Even so, no modern historian doubts that Brennus sacked Rome in c. 390 BCE and that Camillus was instrumental in driving him from the city; scholars do, however, disagree on the accuracy of some details of the accounts. Some scholars, such as Stephen A. Stertz, contend that Camillus never engaged in battle with Brennus and actually paid the 1,000 pounds in gold for him to leave Rome, but this opinion is in the minority. The devastation of the city as described has been challenged by modern-day archaeology which has found no evidence of the kind of destruction these writers detail dating to c. 390 BCE.

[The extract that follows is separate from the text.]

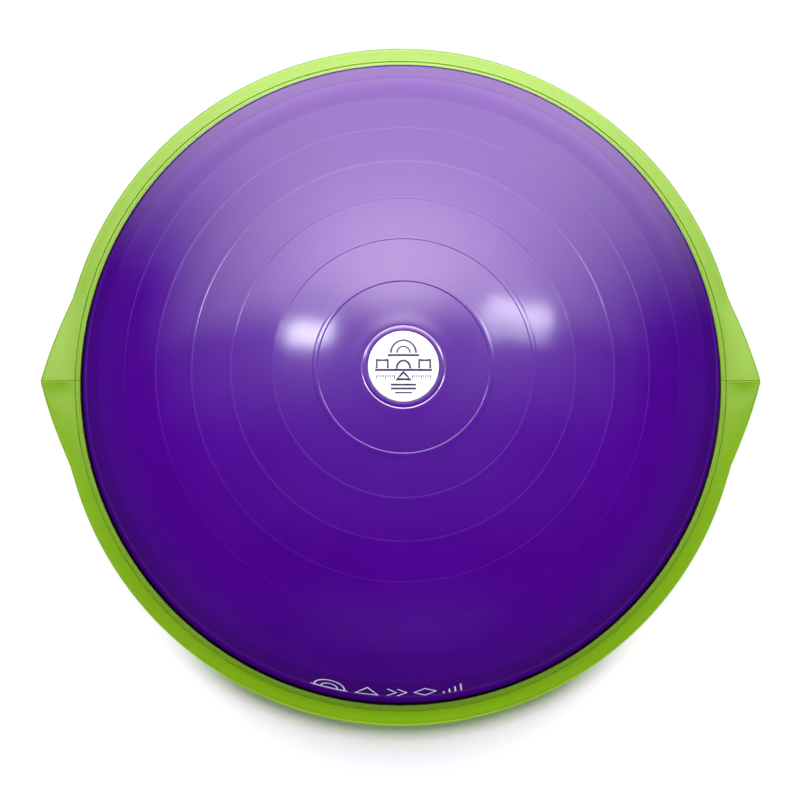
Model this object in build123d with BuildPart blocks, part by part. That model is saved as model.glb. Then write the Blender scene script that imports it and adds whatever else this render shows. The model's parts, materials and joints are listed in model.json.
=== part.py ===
from build123d import *
import math
import os

os.makedirs("parts", exist_ok=True)

# Balance dome trainer: an inflated PVC dome clamped to a rigid round platform with two
# beak-shaped hand grips. Millimetres, +Z up, origin on the floor under the platform's centre.
# The hand grips point along +X and -X; the valve is on the -Y side of the underside.
# Names ending in _Z are heights above the floor, _R radii and _PCR pitch circle radii.

# ------------------------------------------------------------------ driving dimensions
PLATFORM_R = 325.0  # round outer edge of the platform
TIP_X = 344.2  # hand grip tip, from the centre
TIP_SLOPE = 0.26  # how fast a grip's outline falls back from its tip
TIP_CURVE = 0.0013  # and how much it curves
LOBE_DEG = 14.87  # half the angle one grip takes

FOOT_PROUD = 3.0  # rubber feet stand this far below the platform
BASE_BOTTOM = FOOT_PROUD
BASE_FLOOR = 4.0  # thickness of the base shell's floor
FLOOR_TOP_Z = BASE_BOTTOM + BASE_FLOOR
BASE_FLAT_R = 294.0  # flat underside
FLANGE_Z = 27.0  # underside of the base flange, where the rim screws' heads bear
LEDGE_Z = 30.0  # deck plate rests here
PART_LINE_Z = 33.0  # lower edge of the rim cover

DECK_T = 4.0
DECK_R = 320.6
DECK_TOP_Z = LEDGE_Z + DECK_T

DOME_R = 303.0  # dome's outside radius at its widest
DOME_EQUATOR_Z = 55.0
DOME_RISE = 168.0  # from the widest level to the crown
DOME_WALL = 4.0
DOME_INNER_R = DOME_R - DOME_WALL
BEAD_R = 313.2  # clamped bead at the dome's foot
BEAD_BOTTOM = 36.5
BEAD_TOP = 42.5
CHANNEL_R = BEAD_R + 0.3  # outer side of the channel round the bead
SEAL_Z = 35.0  # underside of the gasket below the bead

RIB_FIRST = 73.0  # first raised ring, measured along the dome's surface from the crown
RIB_STEP = 37.2  # spacing of the raised rings along the surface
RIB_COUNT = 7
RIB_R = 1.6  # rounding of a raised ring
RIB_SUNK = 0.75  # how deep a ring's centre lies under the dome's surface

CROWN_RING = 36.0  # small raised ring round the badge, measured along the surface
CROWN_RING_R = 1.8
BADGE_R = 30.2
BADGE_RECESS_R = BADGE_R + 0.3
BADGE_SEAT = 221.6  # flat recess in the crown that the badge sits in
BADGE_EDGE = 223.0
BADGE_TOP = 225.0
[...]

Even though the actual event may not have been as devastating as described, however, there is no doubt it was remembered that way. The sack of Rome in 390 BCE, as well as the Battle of the Allia River, marked the anniversary dates as unlucky days in the Roman calendar (sometime in mid-July, possibly the 18th). To the Romans, the event was an unthinkable tragedy of extraordinary proportions: the first time in their history that the city was taken and occupied by an enemy army.
Whether the actual event corresponds closely to the later accounts ceased to matter centuries ago. Whatever Brennus' final fate actually was, and whether Camillus defeated him or paid him to leave, the story as told by Livy and Plutarch records what the people of Rome claimed to have happened, and such claims, repeated through time, became history.